Domingo 4 de Cuaresma (b)
“Por gracia de Dios fuimos salvados” (Ef. 2, 8)
Hoy la liturgia cuaresmal nos centra en dos temas: la misericordia de Dios y la necesidad de
conversión del hombre. La cuaresma nos propone como meta la salvación que está próxima.
La primera lectura (2 Cron. 36, 14-16.19-23) muestra que los jefes y sacerdotes del Pueblo de
Israel no fueron fieles. No obstante, Dios interviene constantemente en su historia “por medio
de sus mensajeros, porque tenía compasin de su pueblo” (Ib. 15). Pero el pueblo no entendió
y no quiso alimentarse de la bondad de Dios. Se burlaron de sus mensajeros y hasta los
mataron. El pueblo continuó con su vida infiel desobedeciendo a Dios. Se colmó la infinita
paciencia de Dios y les envió un castigo para ellos tremendo: la destrucción del Templo y la
deportación a Babilonia. La “ira del Seor” (Ib. 16) de la que habla la Escritura, no es sino una
manifestación más de su misericordia, pues el castigo quiere –pedagógicamente- llevar al
pueblo al arrepentimiento y que vuelva a Dios con todo su corazón y alma, y que
especialmente le dé el culto correspondiente a su dignidad.
San Pablo en la Carta a los Efesios (Ef. 2, 4-10) nos explica que Dios sólo castiga al hombre
después de haber agotado para con él los infinitos recursos de su amor. El Señor en virtud de
su amor -llevando al extremo su misericordia- en lugar de castigar en el hombre ingrato y
pecador sus culpas, lleva a su Hijo Unigénito a la Cruz, a fin de que creyendo el hombre en
Cristo crucificado se salve. “¡Por pura gracia han sido salvados mediante la fe. Esto no
proviene de ustedes sino que es un don de Dios!” (Ib. 8), exclama San Pablo. Gracia de Dios y
gratuidad de Dios, cosas que ningún hombre puede alcanzar por sí mismo.

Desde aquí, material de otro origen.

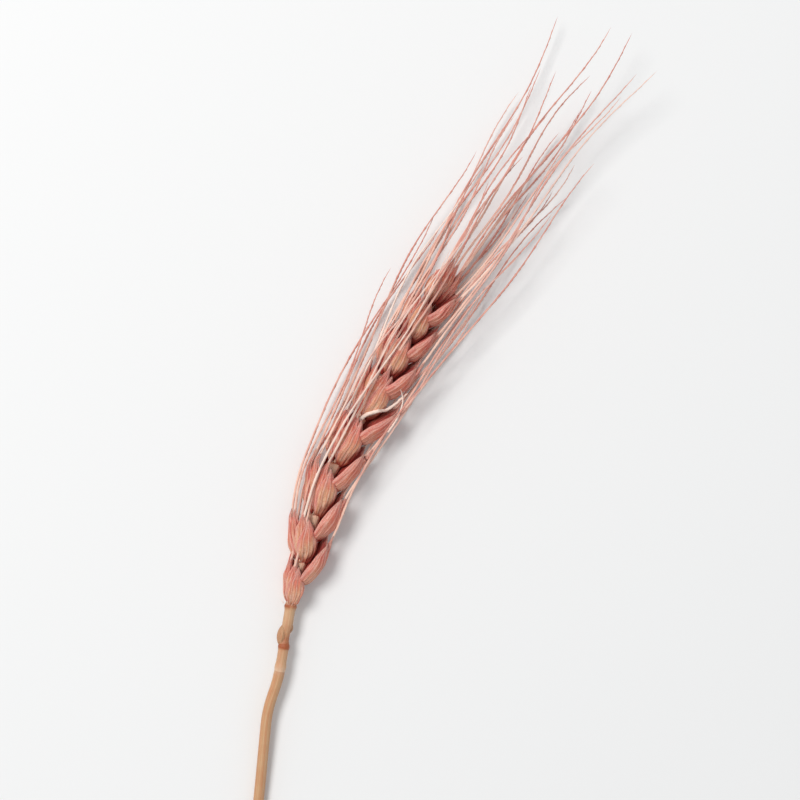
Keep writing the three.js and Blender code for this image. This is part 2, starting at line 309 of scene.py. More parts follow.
def feed_all(sockets, values):
    """Feeds several sockets, each one by its name or number."""
    for name, value in values.items():
        feed(sockets[name], value)


def put(tree, kind, inputs, **settings):
    """Adds a node, sets its properties, and feeds its inputs."""
    node = tree.nodes.new(kind)
    for name, value in settings.items():
        setattr(node, name, value)
    feed_all(node.inputs, inputs)
    return node


class Wire:
    """One output of a node, and what can be made from it."""

    def __init__(self, tree, socket):
        self.tree = tree
        self.socket = socket

    def into(self, kind, output, inputs, **settings):
        """Adds a node that inputs may feed this wire to, and gives one of its outputs."""
        return Wire(self.tree, put(self.tree, kind, inputs, **settings).outputs[output])

    def reckon(self, operation, other=0.5, clamped=False):
        """A Math node on this wire and another wire or number."""
        inputs = {0: self, 1: other}
        return self.into("ShaderNodeMath", 0, inputs, operation=operation, use_clamp=clamped)

    def __add__(self, other):
        return self.reckon("ADD", other)

    def __mul__(self, other):
        return self.reckon("MULTIPLY", other)

    def ranged(self, low, high, to_low=0.0, to_high=1.0):
        """A smooth step: to_low at low or less, to_high at high or more."""
        inputs = {0: self, "From Min": low, "From Max": high, "To Min": to_low, "To Max": to_high}
        return self.into("ShaderNodeMapRange", "Result", inputs, interpolation_type="SMOOTHSTEP")

    def cloudy(self, stretch, scale, detail, roughness=0.55):
        """Soft noise from 0 to 1, read at this vector once it is stretched on each axis."""
        vector = self.into("ShaderNodeMapping", "Vector", {"Vector": self, "Scale": stretch})
        inputs = {"Vector": vector, "Scale": scale, "Detail": detail, "Roughness": roughness}
        return self.into("ShaderNodeTexNoise", "Fac", inputs)

    def axis(self, name):
        """This vector's X or Y."""
        return self.into("ShaderNodeSeparateXYZ", name, {0: self})


def effect(name, inputs, outputs):
    """An empty shader node group with named sockets: its wires in, and its sockets out."""
    tree = bpy.data.node_groups.new(name, "ShaderNodeTree")
    for label, kind in inputs.items():
        tree.interface.new_socket(label, in_out="INPUT", socket_type=kind)
    for label in outputs:
        tree.interface.new_socket(label, in_out="OUTPUT", socket_type="NodeSocketFloat")
    given = put(tree, "NodeGroupInput", {}).outputs
    return [Wire(tree, given[label]) for label in inputs], put(tree, "NodeGroupOutput", {}).inputs


# %% Lengthwise fibres, uneven dye, and where on a husk a point is
EVENLY = (1.0, 1.0, 1.0)


def fibre_effect():
    """Ribs counted across the piece, fine fibres between them, and broader streaks of dye."""
    inputs = {"UV": "NodeSocketVector", "Ribs": "NodeSocketFloat"}
    (spot, ribs), made = effect("fibres", inputs, ["Rib", "Fibre", "Streak"])
    wander = spot.cloudy((2.0, 3.0, 1.0), 2.0, 2.0)
    turns = (spot.axis("X") * ribs + wander * 0.35) * (2 * pi)
    feed_all(made, {
        "Rib": turns.reckon("COSINE").ranged(0.2, 1.0),
        "Fibre": spot.cloudy((24.0, 2.0, 1.0), 1.0, 3.0, 0.6).ranged(0.36, 0.64),
        "Streak": spot.cloudy((8.0, 1.3, 1.0), 1.0, 4.0, 0.65).ranged(0.36, 0.64),
    })
    return spot.tree


def dye_effect():
    """Broad patches where more dye took, small flecks that stayed pale, and a fine grain."""
    (spot,), made = effect("dye_uptake", {"Vector": "NodeSocketVector"}, ["Patch", "Fleck", "Grain"])
    feed_all(made, {
        "Patch": spot.cloudy(EVENLY, 260.0, 4.0, 0.6).ranged(0.36, 0.66),
        "Fleck": spot.cloudy(EVENLY, 1500.0, 2.0, 0.5).ranged(0.68, 0.76),
        "Grain": spot.cloudy(EVENLY, 3800.0, 3.0, 0.65),
    })
    return spot.tree


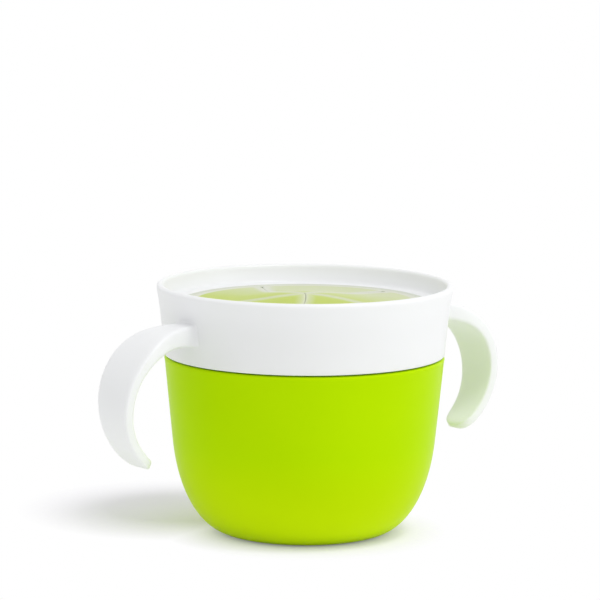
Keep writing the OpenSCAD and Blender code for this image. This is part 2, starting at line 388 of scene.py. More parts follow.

Este don gratuito
de salvación es ofrecido al hombre desde hace más de dos mil años, como lo fue ofrecido
antes a los hebreos. Pero este don salvífico es ofrecido también hoy. ¿Qué tiene que hacer el
hombre entonces para merecer este don?: sólo amar a Dios y creer en Él, en su obra salvadora
y hacer las buenas obras de Dios (Ib. 16).
Juan nos enseña en su evangelio de hoy (Jn. 3, 14-21) el gran amor de Dios al afirmar: “porque
Dios no envió a su Hijo para condenar al mundo, sino para que el mundo se salve por Él” (Ib.
17). Existirá ciertamente una condenación, pero será la que el hombre libremente elija para sí
mismo. Porque “así como el que cree en Cristo no será condenado, así también el que no cree
ya está condenado” (Ib. 18). El que rechaza a Cristo Redentor se excluye a sí mismo de la
salvación. Entonces el juicio de Dios no hará sino simplemente ratificar la elección que ha
hecho el hombre desde su libertad. La inmensa bondad de la gracia y del don de la bondad de
Dios (Ef. 2,7) manifiesta cuán grande es la responsabilidad de aquél que rechaza el don divino
o abusa de éste con ligereza. Es tan grande el amor de Dios y su bondad que nunca podrá el
hombre acogerlo con la gratitud que se merece.
Muchas veces el hombre se cierra a Dios y a sus mensajeros, dejándose dominar por sus
pasiones y por su incredulidad. Es así como el hombre tergiversa la verdad, sofoca la voz de la
conciencia y termina por vivir en desacuerdo con Dios, consigo mismo y con el prójimo. El
despojo de los valores, del amor por la vida, las inclinaciones a una sexualidad desordenada y
las divisiones en la familia humana, son el testimonio vivo de la autocondenación del hombre. Y
es una gracia muy grande que el hombre -en medio de tantas calamidades- llegue a reconocer
la ira y el castigo de Dios por estos desórdenes. Pero la gracia de Dios y su infinita misericordia
lo llevan al arrepentimiento y a la conversión. Dios quiere que todos los hombres se salven, que
ninguno perezca, y es por esto que constantemente exhorta al hombre con la Palabra
predicada, con la Eucaristía que se reparte y con el perdón que se entrega cada vez que peca.
La gracia mueve el corazón del hombre a volverse a Dios, a contemplar el rostro sufriente de
Cristo en la cruz por causa de sus pecados. La gracia mueve el corazón endurecido y lo
transforma en un corazón tierno, capaz de amar y transmitir ese don a todos los que lo rodean.
Que la Virgen, Madre del Amor Eterno, nos haga apreciar y gustar del don del amor de Cristo.